"Skalanya seperti apa? Kalau yang kita pahami, ini besar di atas 10 gigawatt, bahkan di atas itu. Jadi industri ini sangat besar, berasal dari (negara) produsen yang memiliki kontribusi market share yang signifikan di dunia produksi panel surya ini," katanya.
Dadan menegaskan, tenaga surya memiliki peran yang strategis dalam mengakselerasi upaya transisi energi khususnya di kawasan Asia Tenggara (ASEAN). Ia pun menilai Indonesia siap melaksanakannya.
"Indonesia melihat surya ini menjadi sumber energi terbarukan yang strategis. Kami ingin melihat energi terbarukan lainnya bisa menyediakan kontribusi yang cukup besar bagi bauran energi kita. Indonesia sudah siap," ujar dia.

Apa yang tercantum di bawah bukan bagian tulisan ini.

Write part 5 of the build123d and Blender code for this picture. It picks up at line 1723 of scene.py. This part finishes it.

Dijelaskannya, pemerintah sendiri terus berkoordinasi dengan banyak pemangku kepentingan untuk menjadikan ASEAN sebagai hub penting di bidang transisi energi, paling tidak di kawasan Asia, khususnya dengan pengembangan energi surya.
Apalagi, sebagai negara tropis, Indonesia tidak memiliki isu soal sumber energi matahari. Bahkan, sumber dayanya sangat besar.

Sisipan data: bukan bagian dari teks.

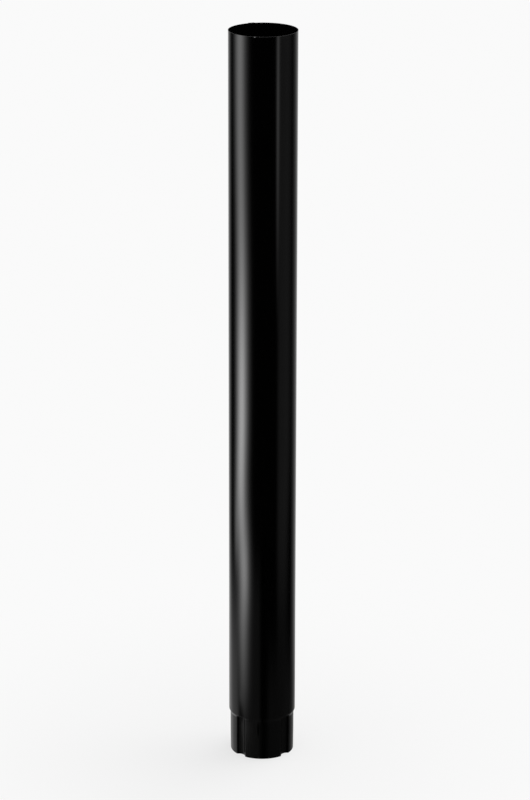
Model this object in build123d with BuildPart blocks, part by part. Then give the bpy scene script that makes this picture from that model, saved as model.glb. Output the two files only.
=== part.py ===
"""Round steel downpipe with a swaged, fluted spigot and a lengthwise lock seam.

The pipe is one strip of sheet, so its cross-section is one closed outline. It is worked out for
the round body and for the fluted spigot with the same edges in the same order, and the shoulder
between the two is a loft. Outline points are complex numbers, x + y * 1j.

Millimetres. +Z runs up the pipe's axis from the spigot's end edge, and -Y is the front.
"""

import os
from cmath import phase, rect
from math import pi, radians, sqrt

from build123d import *

# Driving dimensions
overall_length = 1000.0
body_diameter = 90.0
sheet = 0.6
spigot_diameter = 86.2
spigot_end_diameter = 85.6
spigot_length = 54.0
lead_in_length = 26.0
shoulder_height = 5.5

flute_count = 4
first_flute_angle = radians(137.5)
flute_half_angle = radians(11.2)
flute_edge_radius = 1.6
flute_depth = 4.8

seam_angle = radians(110)
seam_fold_spread = 3.0
seam_gap = 0.1
seam_jog_radius = 0.5

# Sizes worked out from them
body_radius = body_diameter / 2
spigot_radius = spigot_diameter / 2
shoulder_steps = 8
flute_pitch = 2 * pi / flute_count
layer = sheet + seam_gap
fold_outside = layer + sheet / 2
fold_inside = fold_outside - sheet
seam_turn = seam_angle - pi / 2

# The flute's outer skin is a groove arc between two edge arcs that leave the land on its tangent
edge_centre = rect(spigot_radius - flute_edge_radius, flute_half_angle)
flute_floor = spigot_radius - flute_depth
groove_radius = (abs(edge_centre - flute_floor) ** 2 - flute_edge_radius**2) / (
    2 * (flute_edge_radius + edge_centre.real - flute_floor)
)
groove_centre = flute_floor + groove_radius
groove_side = phase(groove_centre - edge_centre)


def unit(direction):
    return direction / abs(direction)


def flute_points(depth):
    """Half a flute about +X at a depth in the sheet: floor, foot, bend and land edge."""
    edge = flute_edge_radius - depth
    groove = groove_radius + depth
    return [
        groove_centre - groove,
        groove_centre - groove * rect(1, groove_side),
        edge_centre + edge * rect(1, (groove_side + flute_half_angle) / 2),
        edge_centre + edge * rect(1, flute_half_angle),
    ]


def ring(fluted, depth, start, end):
    """The outline from one side of the seam round to the other, as via and end points in turn."""
    radius = (spigot_radius if fluted else body_radius) - depth
    path = []
    angle = start
    for middle in [first_flute_angle + flute_pitch * k for k in range(flute_count)]:
        floor, foot, bend, edge = [
            (abs(point) if fluted else radius, phase(point)) for point in flute_points(depth)
        ]
        path += [rect(radius, (angle + middle - edge[1]) / 2), rect(edge[0], middle - edge[1])]
        path += [rect(bend[0], middle - bend[1]), rect(foot[0], middle - foot[1])]
        path += [rect(floor[0], middle), rect(foot[0], middle + foot[1])]
        path += [rect(bend[0], middle + bend[1]), rect(edge[0], middle + edge[1])]
        angle = middle + edge[1]
    return path + [rect(radius, (angle + end) / 2), rect(radius, end)]


class LockSeam:
    """The two hooked edges in the seam's own frame: x across to the right, y outward.

    Four layers lie on each other. The left edge runs under the stack and folds back at the right
    as the third layer. The right edge runs over it and folds back at the left as the second.
    On the body the stack stands outward, on the spigot inward.
    """

    def __init__(self, fluted):
        self.radius = spigot_radius if fluted else body_radius
        self.outward = -1 if fluted else 1
        flush = sqrt(self.radius**2 - seam_fold_spread**2) - sheet
        self.base = flush - 3 * layer if fluted else flush
        self.right_fold = complex(seam_fold_spread, self.base + fold_outside)
        self.left_fold = complex(-seam_fold_spread, self.base + layer + fold_outside)
        self.jog_fold = self.left_fold if fluted else self.right_fold
        self.jog_centre = self.find_jog_centre()

    def find_jog_centre(self):
        """The bend between the ring and the fold that the strip passes round, tangent to both."""
        reach = self.radius + seam_jog_radius
        if self.outward < 0:
            reach = self.radius - sheet - seam_jog_radius
        distance = fold_outside + layer + seam_jog_radius
        fold = self.jog_fold
        along = (abs(fold) ** 2 + reach**2 - distance**2) / (2 * abs(fold))
        return unit(fold) * complex(along, -self.outward * sqrt(reach**2 - along**2))

    def bottom(self, level):
        return self.base + (level - 1) * layer

    def top(self, level):
        return self.bottom(level) + sheet

    def jog(self, depth):
        """From the fold's end of the stack to the ring: start, via, middle, via, end."""
        near = depth if self.outward > 0 else sheet - depth
        first = fold_outside + seam_gap + sheet - near
        second = seam_jog_radius + near
        towards = unit(self.jog_centre - self.jog_fold)
        upright = complex(0, self.outward)
        out = self.outward * unit(self.jog_centre)
        return [
            self.jog_fold + first * upright,
            self.jog_fold + first * unit(upright + towards),
            self.jog_fold + first * towards,
            self.jog_centre - second * unit(towards + out),
            self.jog_centre - second * out,
        ]

    def plain(self, depth, end):
        """The flush edge's way from the stack to the ring, along the ring: the same five points."""
        radius = self.radius - depth
        level = (self.top(4) if self.outward < 0 else self.top(1)) - depth
        start = complex(-self.outward * sqrt(radius**2 - level**2), level)
        step = (end - phase(start)) / 4
        return [start] + [rect(radius, phase(start) + step * k) for k in (1, 2, 3, 4)]


def outline(fluted):
    """The whole section: its points, with a via point or None for a straight edge between them."""
    seam = LockSeam(fluted)
    left_end = phase(LockSeam(True).jog_centre)
    right_end = phase(LockSeam(False).jog_centre)
    to_pipe = rect(1, seam_turn)

    def sides(depth):
        if fluted:
            left, right = seam.jog(depth), seam.plain(depth, right_end)
        else:
            left, right = seam.plain(depth, left_end), seam.jog(depth)
        around = ring(fluted, depth, left_end + seam_turn, right_end + seam_turn + 2 * pi)
        return left + [point / to_pipe for point in around[:-1]] + right[::-1]

    spread = seam_fold_spread
    path = [complex(-spread, seam.bottom(3)), None, complex(spread, seam.bottom(3))]
    path += [seam.right_fold + fold_inside, complex(spread, seam.top(1)), None]
    path += sides(0.0)
    path += [None, complex(-spread, seam.top(4))]
    path += [seam.left_fold - fold_outside, complex(-spread, seam.bottom(2))]
    path += [None, complex(spread, seam.bottom(2)), None, complex(spread, seam.top(2))]
    path += [None, complex(-spread, seam.top(2))]
    path += [seam.left_fold - fold_inside, complex(-spread, seam.bottom(4)), None]
    path += sides(sheet)[::-1]
    path += [None, complex(spread, seam.bottom(1))]
    path += [seam.right_fold + fold_outside, complex(spread, seam.top(3))]
    path += [None, complex(-spread, seam.top(3)), None, path[0]]
    return [point if point is None else point * to_pipe for point in path]


body_outline = outline(fluted=False)
spigot_outline = outline(fluted=True)
end_outline = [
    point if point is None else point * spigot_end_diameter / spigot_diameter
    for point in spigot_outline
]


def section(height, path):
    """The sheet's cross-section at one height. Made outside any block, which would join edges."""
    points = [point if point is None else (point.real, point.imag, height) for point in path]
    edges = [
        Line(start, end) if via is None else ThreePointArc(start, via, end)
        for start, via, end in zip(points[0::2], points[1::2], points[2::2])
    ]
    return Face(Wire(edges))


def shoulder_section(share):
    """A section of the shoulder, from the spigot's at share 0 to the body's at share 1."""
    rise = share * share * (3 - 2 * share)
    path = [
        low if low is None else low + (high - low) * rise
        for low, high in zip(spigot_outline, body_outline)
    ]
    return section(spigot_length + share * shoulder_height, path)


lead_in = [section(0, end_outline), section(lead_in_length, spigot_outline)]
shoulder = [shoulder_section(step / shoulder_steps) for step in range(shoulder_steps + 1)]

with BuildPart() as downpipe:
    loft(lead_in, ruled=True)
    extrude(lead_in[-1], amount=spigot_length - lead_in_length)
    loft(shoulder, ruled=True)
    extrude(shoulder[-1], amount=overall_length - spigot_length - shoulder_height)

downpipe.part.label = "downpipe"
os.makedirs("parts", exist_ok=True)
export_step(downpipe.part, "parts/downpipe.step")
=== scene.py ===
"""Round black downpipe, standing on its fluted spigot.

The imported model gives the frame. One piece takes the place of the CAD node: the same sheet,
as a dense smooth surface worked out with numpy. Its section is one strip with two skins, given
as complex numbers x + y * 1j. The strip runs round the pipe, and its two hooked edges lie in each
other as the lock seam's four layers.

Metres. +Z runs up the pipe's axis from the spigot's end edge, and -Y is the front.
"""

from cmath import phase, rect
from functools import cached_property
from math import degrees, pi, radians, sqrt

import bpy
import numpy as np
from mathutils import Euler, Matrix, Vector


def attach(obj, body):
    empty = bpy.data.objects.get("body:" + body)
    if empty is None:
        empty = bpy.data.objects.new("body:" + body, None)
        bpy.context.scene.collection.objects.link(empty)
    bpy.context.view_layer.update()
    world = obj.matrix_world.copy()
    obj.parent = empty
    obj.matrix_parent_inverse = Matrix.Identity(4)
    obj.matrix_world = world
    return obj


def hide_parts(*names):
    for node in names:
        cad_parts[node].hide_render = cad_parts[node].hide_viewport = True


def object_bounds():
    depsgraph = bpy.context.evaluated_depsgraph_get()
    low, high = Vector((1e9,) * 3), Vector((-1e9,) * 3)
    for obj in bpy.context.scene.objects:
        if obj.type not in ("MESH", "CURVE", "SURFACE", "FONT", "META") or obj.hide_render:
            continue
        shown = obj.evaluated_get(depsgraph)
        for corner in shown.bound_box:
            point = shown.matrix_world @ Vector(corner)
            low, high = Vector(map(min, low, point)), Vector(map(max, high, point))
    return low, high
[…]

"Indonesia dan Singapura itu berbagi sumber yang serupa dalam hal sinar matahari. Bedanya, kita punya 2 juta kilometer persegi, sementara Singapura punya 700 kilometer persegi," imbuhnya.
Saat ini, ASEAN juga punya target porsi energi baru terbarukan (EBT) pada bauran energi sebesar 23 persen sesuai ASEAN Plan of Action for Energy Cooperation (APAEC).
Dadan menambahkan pasar tenaga surya di kawasan ASEAN juga tercatat cukup besar seiring dengan banyaknya negara-negara di kawasan ini yang telah memproduksi rantai pasok tenaga surya.
Dari total 73 gigawatt kapasitas manufaktur listrik tenaga surya di ASEAN, saat ini separuhnya dipasok oleh ASEAN.
"Indonesia juga berusaha memberikan kontribusi yang baik khususnya dalam penyediaan energi berkelanjutan, sehingga isu strategis surya ini bisa dipandang dalam peran Indonesia sebagai Ketua ASEAN," kata dia.